Exercise directions
Repeat the material exactly, every line of it.

Stored data
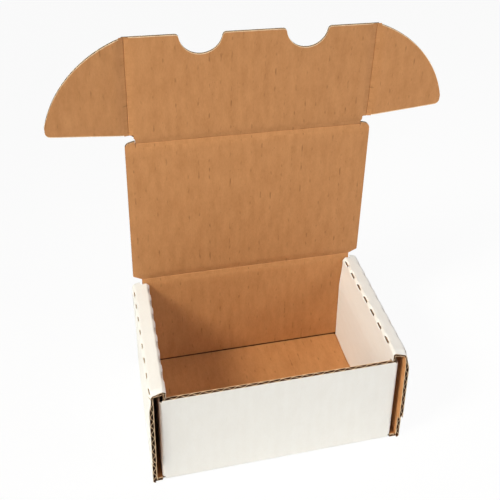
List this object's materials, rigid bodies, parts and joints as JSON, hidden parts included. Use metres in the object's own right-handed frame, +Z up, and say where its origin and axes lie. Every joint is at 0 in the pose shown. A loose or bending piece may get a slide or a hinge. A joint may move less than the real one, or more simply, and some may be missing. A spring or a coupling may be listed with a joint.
{
  "type": "card storage box",
  "caption": "Folding corrugated board box for trading cards, with roll-over side walls, a hinged lid and a tuck flap whose ears lock into the sides.",
  "frame": {"origin": "centre of the base, on the surface that the box stands on", "axes": "+X is the box's right side seen from the front, +Y points to the back wall that carries the lid, +Z is up"},
  "size_m": [0.2349, 0.0974, 0.2389],
  "materials": {
    "white_liner": "matte white paper",
    "kraft_liner": "matte kraft paper",
    "kraft_fluting": "matte kraft paper"
  },
  "bodies": {
    "box": {"back_left_dust_flap_fluting": "kraft_fluting", "back_left_dust_flap_kraft_liner": "kraft_liner", "back_left_dust_flap_white_liner": "white_liner", "back_right_dust_flap_fluting": "kraft_fluting", "back_right_dust_flap_kraft_liner": "kraft_liner", "back_right_dust_flap_white_liner": "white_liner", "back_wall_fluting": "kraft_fluting", "back_wall_kraft_liner": "kraft_liner", "back_wall_white_liner": "white_liner", "bottom_fluting": "kraft_fluting", "bottom_kraft_liner": "kraft_liner", "bottom_white_liner": "white_liner", "front_left_dust_flap_fluting": "kraft_fluting", "front_left_dust_flap_kraft_liner": "kraft_liner", "front_left_dust_flap_white_liner": "white_liner", "front_right_dust_flap_fluting": "kraft_fluting", "front_right_dust_flap_kraft_liner": "kraft_liner", "front_right_dust_flap_white_liner": "white_liner", "front_wall_fluting": "kraft_fluting", "front_wall_kraft_liner": "kraft_liner", "front_wall_white_liner": "white_liner", "left_inner_wall_fluting": "kraft_fluting", "left_inner_wall_kraft_liner": "kraft_liner", "left_inner_wall_white_liner": "white_liner", "left_outer_wall_fluting": "kraft_fluting", "left_outer_wall_kraft_liner": "kraft_liner", "left_outer_wall_white_liner": "white_liner", "left_roll_top_fluting": "kraft_fluting", "left_roll_top_kraft_liner": "kraft_liner", "left_roll_top_white_liner": "white_liner", "right_inner_wall_fluting": "kraft_fluting", "right_inner_wall_kraft_liner": "kraft_liner", "right_inner_wall_white_liner": "white_liner", "right_outer_wall_fluting": "kraft_fluting", "right_outer_wall_kraft_liner": "kraft_liner", "right_outer_wall_white_liner": "white_liner", "right_roll_top_fluting": "kraft_fluting", "right_roll_top_kraft_liner": "kraft_liner", "right_roll_top_white_liner": "white_liner"},
    "lid": {"lid_fluting": "kraft_fluting", "lid_kraft_liner": "kraft_liner", "lid_white_liner": "white_liner"},
    "tuck_flap": {"tuck_flap_fluting": "kraft_fluting", "tuck_flap_kraft_liner": "kraft_liner", "tuck_flap_white_liner": "white_liner"},
    "left_ear": {"left_ear_fluting": "kraft_fluting", "left_ear_kraft_liner": "kraft_liner", "left_ear_white_liner": "white_liner"},
    "right_ear": {"right_ear_fluting": "kraft_fluting", "right_ear_kraft_liner": "kraft_liner", "right_ear_white_liner": "white_liner"}
  },
  "joints": [
    {"name": "lid_hinge", "type": "hinge", "parent": "box", "child": "lid", "pos_m": [0, 0.0484, 0.07115], "axis": [1, 0, 0], "range_deg": [-97.7, 87.3]},
    {"name": "tuck_flap_crease", "type": "hinge", "parent": "lid", "child": "tuck_flap", "pos_m": [0, 0.04368, 0.17124], "axis": [1, 0, 0], "range_deg": [-17.5, 87.5]},
    {"name": "left_ear_crease", "type": "hinge", "parent": "tuck_flap", "child": "left_ear", "pos_m": [-0.07205, 0.04368, 0.17124], "axis": [0, -0.0906, 0.9959], "range_deg": [-16.2, 83.8]},
    {"name": "right_ear_crease", "type": "hinge", "parent": "tuck_flap", "child": "right_ear", "pos_m": [0.07205, 0.04368, 0.17124], "axis": [0, 0.0906, -0.9959], "range_deg": [-13.9, 86.1]}
  ]
}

Task output
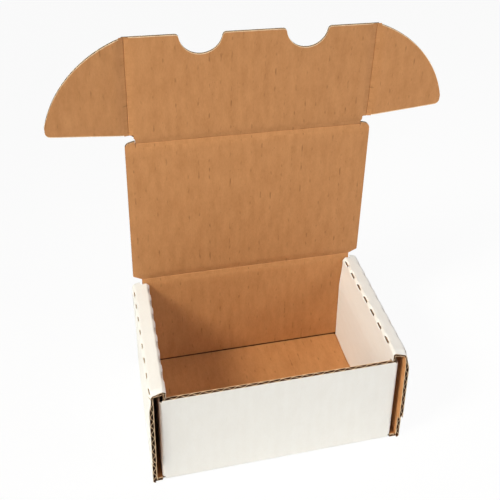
List this object's materials, rigid bodies, parts and joints as JSON, hidden parts included. Use metres in the object's own right-handed frame, +Z up, and say where its origin and axes lie. Every joint is at 0 in the pose shown. A loose or bending piece may get a slide or a hinge. A joint may move less than the real one, or more simply, and some may be missing. A spring or a coupling may be listed with a joint.
{
  "type": "card storage box",
  "caption": "Folding corrugated board box for trading cards, with roll-over side walls, a hinged lid and a tuck flap whose ears lock into the sides.",
  "frame": {"origin": "centre of the base, on the surface that the box stands on", "axes": "+X is the box's right side seen from the front, +Y points to the back wall that carries the lid, +Z is up"},
  "size_m": [0.2349, 0.0974, 0.2389],
  "materials": {
    "white_liner": "matte white paper",
    "kraft_liner": "matte kraft paper",
    "kraft_fluting": "matte kraft paper"
  },
  "bodies": {
    "box": {"back_left_dust_flap_fluting": "kraft_fluting", "back_left_dust_flap_kraft_liner": "kraft_liner", "back_left_dust_flap_white_liner": "white_liner", "back_right_dust_flap_fluting": "kraft_fluting", "back_right_dust_flap_kraft_liner": "kraft_liner", "back_right_dust_flap_white_liner": "white_liner", "back_wall_fluting": "kraft_fluting", "back_wall_kraft_liner": "kraft_liner", "back_wall_white_liner": "white_liner", "bottom_fluting": "kraft_fluting", "bottom_kraft_liner": "kraft_liner", "bottom_white_liner": "white_liner", "front_left_dust_flap_fluting": "kraft_fluting", "front_left_dust_flap_kraft_liner": "kraft_liner", "front_left_dust_flap_white_liner": "white_liner", "front_right_dust_flap_fluting": "kraft_fluting", "front_right_dust_flap_kraft_liner": "kraft_liner", "front_right_dust_flap_white_liner": "white_liner", "front_wall_fluting": "kraft_fluting", "front_wall_kraft_liner": "kraft_liner", "front_wall_white_liner": "white_liner", "left_inner_wall_fluting": "kraft_fluting", "left_inner_wall_kraft_liner": "kraft_liner", "left_inner_wall_white_liner": "white_liner", "left_outer_wall_fluting": "kraft_fluting", "left_outer_wall_kraft_liner": "kraft_liner", "left_outer_wall_white_liner": "white_liner", "left_roll_top_fluting": "kraft_fluting", "left_roll_top_kraft_liner": "kraft_liner", "left_roll_top_white_liner": "white_liner", "right_inner_wall_fluting": "kraft_fluting", "right_inner_wall_kraft_liner": "kraft_liner", "right_inner_wall_white_liner": "white_liner", "right_outer_wall_fluting": "kraft_fluting", "right_outer_wall_kraft_liner": "kraft_liner", "right_outer_wall_white_liner": "white_liner", "right_roll_top_fluting": "kraft_fluting", "right_roll_top_kraft_liner": "kraft_liner", "right_roll_top_white_liner": "white_liner"},
    "lid": {"lid_fluting": "kraft_fluting", "lid_kraft_liner": "kraft_liner", "lid_white_liner": "white_liner"},
    "tuck_flap": {"tuck_flap_fluting": "kraft_fluting", "tuck_flap_kraft_liner": "kraft_liner", "tuck_flap_white_liner": "white_liner"},
    "left_ear": {"left_ear_fluting": "kraft_fluting", "left_ear_kraft_liner": "kraft_liner", "left_ear_white_liner": "white_liner"},
    "right_ear": {"right_ear_fluting": "kraft_fluting", "right_ear_kraft_liner": "kraft_liner", "right_ear_white_liner": "white_liner"}
  },
  "joints": [
    {"name": "lid_hinge", "type": "hinge", "parent": "box", "child": "lid", "pos_m": [0, 0.0484, 0.07115], "axis": [1, 0, 0], "range_deg": [-97.7, 87.3]},
    {"name": "tuck_flap_crease", "type": "hinge", "parent": "lid", "child": "tuck_flap", "pos_m": [0, 0.04368, 0.17124], "axis": [1, 0, 0], "range_deg": [-17.5, 87.5]},
    {"name": "left_ear_crease", "type": "hinge", "parent": "tuck_flap", "child": "left_ear", "pos_m": [-0.07205, 0.04368, 0.17124], "axis": [0, -0.0906, 0.9959], "range_deg": [-16.2, 83.8]},
    {"name": "right_ear_crease", "type": "hinge", "parent": "tuck_flap", "child": "right_ear", "pos_m": [0.07205, 0.04368, 0.17124], "axis": [0, 0.0906, -0.9959], "range_deg": [-13.9, 86.1]}
  ]
}